Downsizing (literally) the manuals: some results

Subject: Downsizing (literally) the manuals: some results
From: Ron Rothbart <ron -dot- rothbart -at- DOCUMENTUM -dot- COM>
Date: Wed, 24 Dec 1997 15:51:29 +0800

A couple of weeks ago I posted a question about the costs and benefits of
downsizing manuals from 8.5 x 11 to 7 x 9 inches or thereabouts (7.5 x 9
seems the most common size). I said that someone from marketing was asking
me for some hard data.

I also asked a colleague in our Usability group to post a similar question
to utest, the usability testing mailing list.

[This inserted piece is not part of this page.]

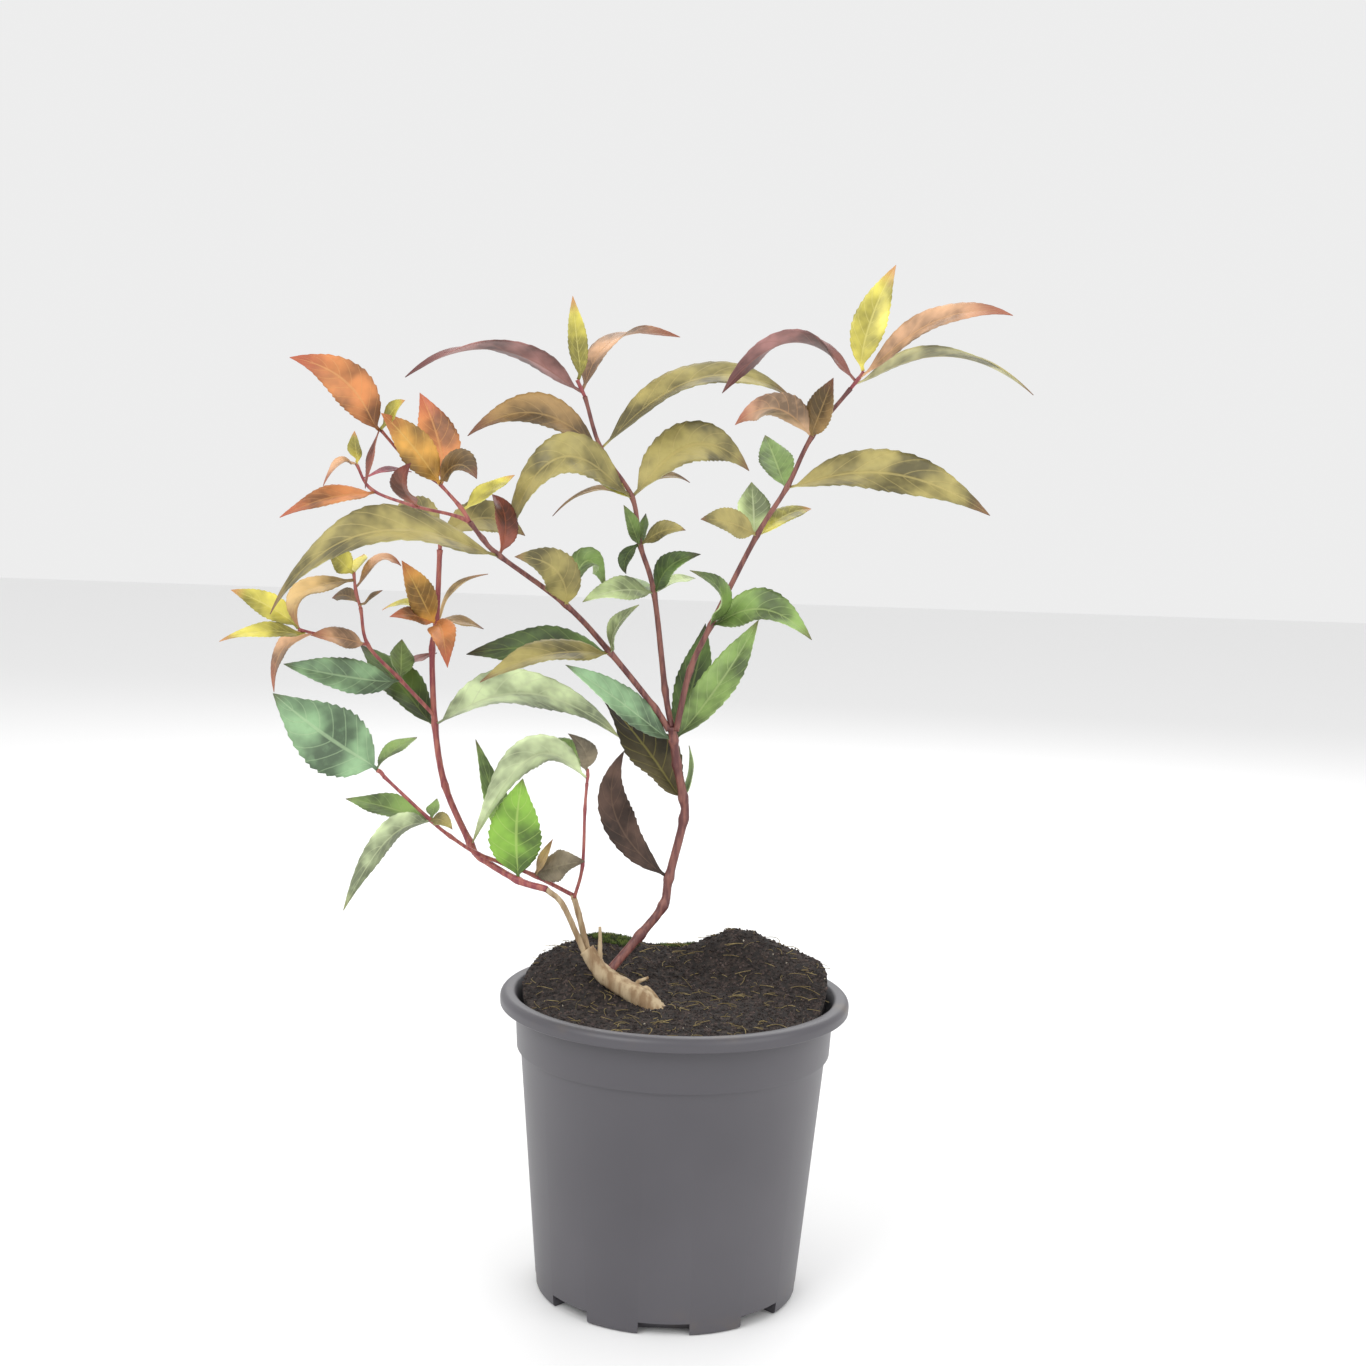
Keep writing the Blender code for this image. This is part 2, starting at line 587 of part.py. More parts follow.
def make_soil(crown):
    """The peat: it fills the pot to a heaped top and is cut clear of the woody crown's foot."""
    gap = CLEARANCE + 0.1
    edge = POT_STEP_OUTER - POT_WALL - gap
    top = [(edge * i / SOIL_RINGS, SOIL_EDGE_HEIGHT) for i in range(SOIL_RINGS + 1)]
    side = (
        (edge, SOIL_EDGE_HEIGHT),
        (edge, POT_STEP_HEIGHT + 3.0),
        (inner_radius(POT_STEP_HEIGHT) - gap, POT_STEP_HEIGHT - 0.2),
        (inner_radius(NOTCH_HEIGHT + 2.0) - gap, NOTCH_HEIGHT + 2.0),
        (POT_FOOT_RADIUS - NOTCH_DEPTH - gap, NOTCH_HEIGHT + 1.0),
        (POT_FOOT_RADIUS - NOTCH_DEPTH - gap, POT_FLOOR + gap),
        (0.0, POT_FLOOR + gap),
    )
    soil = turned("soil", (*top[:-1], *side), SOIL_SEGMENTS)
    surface = (SOIL_EDGE_HEIGHT - 0.01) * MM
    for v in soil.data.vertices:
        if v.co.z > surface:
            v.co.z = soil_height(v.co.x / MM, v.co.y / MM) * MM
    soil = cut_clear(soil, crown)
    return finish_node(soil, "soil", PEAT)


# Limbs


def limb_path(limb):
    """The limb's smooth path."""
    return smooth_path(limb.points, LIMB_STATIONS)


def limb_place(limb, node):
    """The point, direction and radius of a limb at one of its waypoints."""
    path = limb_path(limb)
    i = node * LIMB_STATIONS
    before = path[max(i - 1, 0)]
    after = path[min(i + 1, len(path) - 1)]
    share = i / (len(path) - 1)
    radius = limb.radii[0] + (limb.radii[1] - limb.radii[0]) * share
    return path[i], (after - before).normalized(), radius


def crown_parts(limb):
    """The woody crown's main piece and spurs, as paths and radii."""
    parts = [(limb_path(limb), limb.radii)]
    parts += [(smooth_path(points, 3), radii) for points, radii in CROWN_SPURS]
    return parts


def make_crown(limb):
    """The woody crown: a creeping piece of old wood with a broken stub and rootlets."""
    spurs = named_collection("crown_spurs")
    (path, radii), *others = crown_parts(limb)
    crown = tube(limb.name, path, radii, 1, named_collection(PLANT))
    for spur_path, spur_radii in others:
        tube("spur", spur_path, spur_radii, 1, spurs)
    union(crown, "crown_spurs")
    return finish_node(crown, limb.name, limb.finish)


def make_limb(limb, limbs):
    """A limb as one tapering tube, its foot cut to sit on what carries it."""
    stem = tube(limb.name, limb_path(limb), limb.radii, 1, named_collection(PLANT))
    if limb.seats:
        stem = cut_clear(stem, [(limb_path(limbs[name]), limbs[name].radii) for name in limb.seats])
    return finish_node(stem, limb.name, limb.finish)


# Leaves


def blade_width(leaf, t):
    """The blade's width at a share of the leaf's length: ovate, with a drawn-out tip."""
    petiole = LEAF_STATIONS[1] * 0.6
    if t <= petiole:
        return PETIOLE_WIDTH
    s = (t - petiole) / (1.0 - petiole)
    swell = math.sin(math.pi * min(s, 1.0) ** 0.8) ** 0.9 * (1.0 - 0.25 * s ** 3)
    return max(leaf.width * swell, PETIOLE_WIDTH * (1.0 - s), TIP_WIDTH)


def midrib_point(leaf, root, node, outward, t):
    """A point of the midrib: a curve from root to tip through the arched middle, bulged off its limb."""
    tip = node + Vector(leaf.tip)
    middle = (root + tip) / 2 + Vector((leaf.bow[0], leaf.bow[1], leaf.lift))
    control = middle * 2 - (root + tip) / 2
    bulge = 2.2 * (1.0 - math.exp(-t / 0.06)) * (1.0 - t) ** 2
    return root * (1 - t) ** 2 + control * (2 * t * (1 - t)) + tip * t ** 2 + outward * bulge


def leaf_frame(leaf, along, t):
    """The blade's sideways and upward directions at a share of its length."""
    to_front = (FRONT - along * FRONT.dot(along)).normalized()
    edge_on = to_front.cross(along)
    if leaf.tip[0] < 0:
        edge_on = -edge_on
    roll = math.radians(leaf.roll + leaf.twist * t)
    normal = edge_on * math.cos(roll) + to_front * math.sin(roll)
    return normal.cross(along).normalized(), normal.normalized()


def leaf_thickness(leaf):
    """How thick a leaf's blade is."""
    return max(LEAF_LEAST_THICKNESS, Vector(leaf.tip).length * LEAF_THICKNESS_SHARE)


def make_leaf(leaf, root, node, outward, collection, spare=0.0):
    """A leaf as a closed blade: a grid shaped along its midrib and given its thickness."""
    small = Vector(leaf.tip).length < SMALL_LEAF_LENGTH
    stations = SMALL_LEAF_STATIONS if small else LEAF_STATIONS
    across = 1 if small else 2
    work = bmesh.new()
    bmesh.ops.create_grid(work, x_segments=len(stations) - 1, y_segments=across, size=1.0)
    step = 0.002
    for v in work.verts:
        row = round((v.co.x + 1.0) / 2.0 * (len(stations) - 1))
        side = v.co.y
        t = stations[row]
        ahead = midrib_point(leaf, root, node, outward, min(t + step, 1.0))
        behind = midrib_point(leaf, root, node, outward, max(t - step, 0.0))
        sideways, normal = leaf_frame(leaf, (ahead - behind).normalized(), t)
        half = blade_width(leaf, t) / 2 * side
        spot = midrib_point(leaf, root, node, outward, t)
        spot = spot + sideways * half * math.cos(LEAF_FOLD) + normal * abs(half) * math.sin(LEAF_FOLD)
        v.co = spot * MM
    mesh = bpy.data.meshes.new("leaf")
    work.to_mesh(mesh)
    work.free()
    obj = bpy.data.objects.new("leaf", mesh)
    collection.objects.link(obj)
    shell = obj.modifiers.new("thickness", "SOLIDIFY")
    shell.thickness = (leaf_thickness(leaf) + spare) * MM
    shell.offset = 0.0
    bpy.context.view_layer.update()
    return as_mesh(obj)


def make_collar(place, along, radius, collection):
    """A short sleeve round a limb's node, 0.3 mm clear of the limb."""
    inner = (radius + CLEARANCE + 0.05) / math.cos(math.pi / COLLAR_SIDES)
    middle = inner + COLLAR_WALL / 2
    work = bmesh.new()
    bmesh.ops.create_cone(work, cap_ends=False, segments=COLLAR_SIDES, radius1=middle * MM, radius2=middle * MM,
                          depth=COLLAR_LENGTH * MM)
    turn = UP.rotation_difference(along).to_matrix()
    for v in work.verts:
        v.co = turn @ v.co + place * MM
    mesh = bpy.data.meshes.new("collar")
    work.to_mesh(mesh)
    work.free()
    obj = bpy.data.objects.new("collar", mesh)
    collection.objects.link(obj)
    shell = obj.modifiers.new("wall", "SOLIDIFY")
    shell.thickness = COLLAR_WALL * MM
    shell.offset = 0.0
    bpy.context.view_layer.update()
    return as_mesh(obj), inner


def radial(direction, along):
    """The unit direction away from a limb's axis, towards a given direction."""
    away = direction - along * direction.dot(along)
    return away.normalized()


def try_leaf(leaf, root, node, outward, parts, taken):
    """Add a leaf to the parts unless it would touch what is already there. True if it was added."""
    probe = make_leaf(leaf, root, node, outward, parts, spare=0.4)
    tree = bounding_tree(probe)
    bpy.data.objects.remove(probe, do_unlink=True)
    for name, other in taken.items():
        if tree.overlap(other):
            print(f"skipped a leaf to {leaf.tip}: it would touch {name}")
            return False
    make_leaf(leaf, root, node, outward, parts)
    return True


def collar_base(mass, limb, parts, taken):
    """A mass round a limb's node: its collar is the base, its leaves spring from the collar's wall."""
    place, along, radius = limb_place(limb, mass.node)
    base, inner = make_collar(place, along, radius, named_collection(PLANT))
    for leaf in mass.leaves:
        outward = radial(Vector(leaf.tip), along)
        root = place + outward * (inner + leaf_thickness(leaf) * 0.7)
        try_leaf(leaf, root, place, outward, parts, taken)
    return base, place, inner


def grow_shoot(shoot, origin, parts, taken, start=None):
    """A twig of a mass with its leaves. Returns the twig."""
    points = [origin + Vector(p) for p in shoot.points]
    if start is not None:
        points[0] = start
    path = smooth_path(points, 3)
    twig = tube("twig", path, shoot.radii, 0, named_collection(PLANT))
    for leaf in shoot.leaves:
        spot = leaf.at * (len(path) - 1)
        i = min(int(spot), len(path) - 2)
        node = path[i].lerp(path[i + 1], spot - i)
        along = (path[i + 1] - path[i]).normalized()
        try_leaf(leaf, node, node, radial(Vector(leaf.tip), along), parts, taken)
    return twig


def make_mass(mass, limbs, taken):
    """One mass of leaves as a single solid."""
    limb = limbs[mass.limb]
    parts_name = mass.name + "_parts"
    parts = named_collection(parts_name)
    place, along, radius = limb_place(limb, mass.node)
    last = len(limb.points) - 1
    if mass.node < last or mass.leaves:
        base, place, inner = collar_base(mass, limb, parts, taken)
        start = None
        if mass.shoots:
            heading = Vector(mass.shoots[0].points[1])
            start = place + radial(heading, along) * (inner + 0.3)
    else:
        base = None
        start = place + along * (CLEARANCE + 0.1)
    for number, shoot in enumerate(mass.shoots):
        twig = grow_shoot(shoot, place, parts, taken, start if number == 0 else None)
        if base is None:
            base = twig
        else:
            named_collection(PLANT).objects.unlink(twig)
            parts.objects.link(twig)
    if parts.objects:
        union(base, parts_name)
    else:
        bpy.data.collections.remove(parts)
    return finish_node(base, mass.name, mass.finish)


def main():
    """Build the pot, the peat, the limbs and the masses."""
    clear_scene()
    limbs = {limb.name: limb for limb in LIMBS}
    solids = {}
    solids["pot"] = make_pot()
    solids["soil"] = make_soil(crown_parts(limbs["woody_crown"]))
    solids["woody_crown"] = make_crown(limbs["woody_crown"])
    for limb in LIMBS[1:]:
        solids[limb.name] = make_limb(limb, limbs)
    taken = {name: bounding_tree(obj) for name, obj in solids.items()}
    for mass in MASSES:
        solid = make_mass(mass, limbs, taken)
        taken[mass.name] = bounding_tree(solid)
    bpy.context.view_layer.update()


if __name__ == "__main__":
    main()
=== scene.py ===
"""Looks of the potted southern bush honeysuckle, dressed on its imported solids.

Limbs, leaves, pot and peat are grown by the same rules and sizes as the solids, with finer meshes:
serrated and veined blades, stems with swollen nodes, a turned pot with drain notches, and peat strewn
with crumbs, fibres and moss. Tables are in millimetres and meshes in metres.
"""

import functools
import logging
import math
import random
from dataclasses import dataclass
from enum import Enum

import bmesh
import bpy
from mathutils import Matrix, Vector, noise

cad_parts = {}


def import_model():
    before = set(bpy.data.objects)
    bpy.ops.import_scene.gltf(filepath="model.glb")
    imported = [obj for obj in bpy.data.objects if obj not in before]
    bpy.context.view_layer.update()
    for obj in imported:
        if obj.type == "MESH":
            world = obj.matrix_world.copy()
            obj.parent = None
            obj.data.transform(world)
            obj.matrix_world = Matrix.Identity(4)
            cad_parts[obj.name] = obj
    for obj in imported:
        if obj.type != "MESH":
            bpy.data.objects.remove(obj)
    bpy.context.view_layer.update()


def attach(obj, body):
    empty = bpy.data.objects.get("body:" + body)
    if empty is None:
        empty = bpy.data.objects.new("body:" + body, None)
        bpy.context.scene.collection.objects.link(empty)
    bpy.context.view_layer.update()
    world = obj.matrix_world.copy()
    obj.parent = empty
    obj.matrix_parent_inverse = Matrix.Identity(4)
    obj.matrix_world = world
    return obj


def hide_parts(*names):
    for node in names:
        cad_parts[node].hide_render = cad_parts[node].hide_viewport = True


LOG = logging.getLogger("honeysuckle")
MM = 0.001
FRONT = Vector((0.0, -1.0, 0.0))
Colour = tuple[float, float, float]
Point = tuple[float, float, float]
Span = tuple[float, float]
Socket = bpy.types.NodeSocket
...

We got a lot of interesting responses. I appreciated all of them, but only
two or three, all from utest, really qualify as the kind of "data" that
marketing was looking for. FYI, here they are:

>From: "Betsy Comstock"<Betsy_Comstock -at- Pictel -dot- com>
>Date: Fri, 12 Dec 1997 13:01:47 -0500
>
>In 1987, Anne Clemens and I published one small field study of customer
>perceptions of Digital's computer manuals. (Annual Meeting of the Human
>Factors Society, 1987, 139-143.) One of the findings of this study was a
>preference for the smaller format over the traditional 8.5 x 11 format.
>Reasons were based on use -- the need to carry the manuals around, to use
>them while standing up, and to use more than one at a time.
>
>As with most field studies, one of my strongest memories was something we
>didn't set out to discover, but just noticed -- and that was the ways
>people tended to organize their bookshelves. SIZE was one of the strongest
>organizing principles (to optimize bookshelf efficiency, I guess). People
>would put manuals together because they were the same size, not necessarily
>because they were topically related. They also used binding type, color,
>and vendor to arrange their books. This meant that extensive sets of
>reference manuals that included some big books and some smaller books (or
>some binders and some bound) were often not arraged near each other, making
>it harder for people to scan to locate the manual they wanted.
>
>Hope this helps,
>Betsy

===============


>Date: Fri, 12 Dec 1997 14:19:20 -0800
>From: Trevor Grayling <trevor -at- mdli -dot- com>
>
>Several years ago, we similarly reduced the size of our end-user manuals
>from 8.5 x 11 (in 3-ring binders) to 7 x 9 (perfect bound). This was in
>response to a phone survey of 50 of our end users, which asked about the
>size of the documentation (among many other issues). Users overwhelmingly
>did not like the large manuals. The main criticism was that they take up
>more than half your desk when open and were heavy and awkward to handle.
>
>After we changed to 7 x 9, we did a similar survey. This time, users liked
>the new size. More accurately, it had become a non-issue: Many users were
>puzzled that we asked the question.
>
>Note that we still use 8.5 x 11 for our System Administrator manuals.
>
>Trevor Grayling
>MDL Information Systems, Inc.
>San Leandro, CA

===============

>Date: Fri, 12 Dec 1997 08:17:40 -0500 (EST)
>From: Diane Lewis <lewis -at- virtualprototypes -dot- ca>
>
>A few years ago, we changed the dimensions of our manuals from 8.5"x11" to
>7"x9.5. We did it because our customers were complaining that the manuals
>took up too much space on their desks and/or shelves, and could not easily
>be brought home in a briefcase.
>
>At a recent User's Conference, some of the same customers told us they are
>much happier with the smaller format.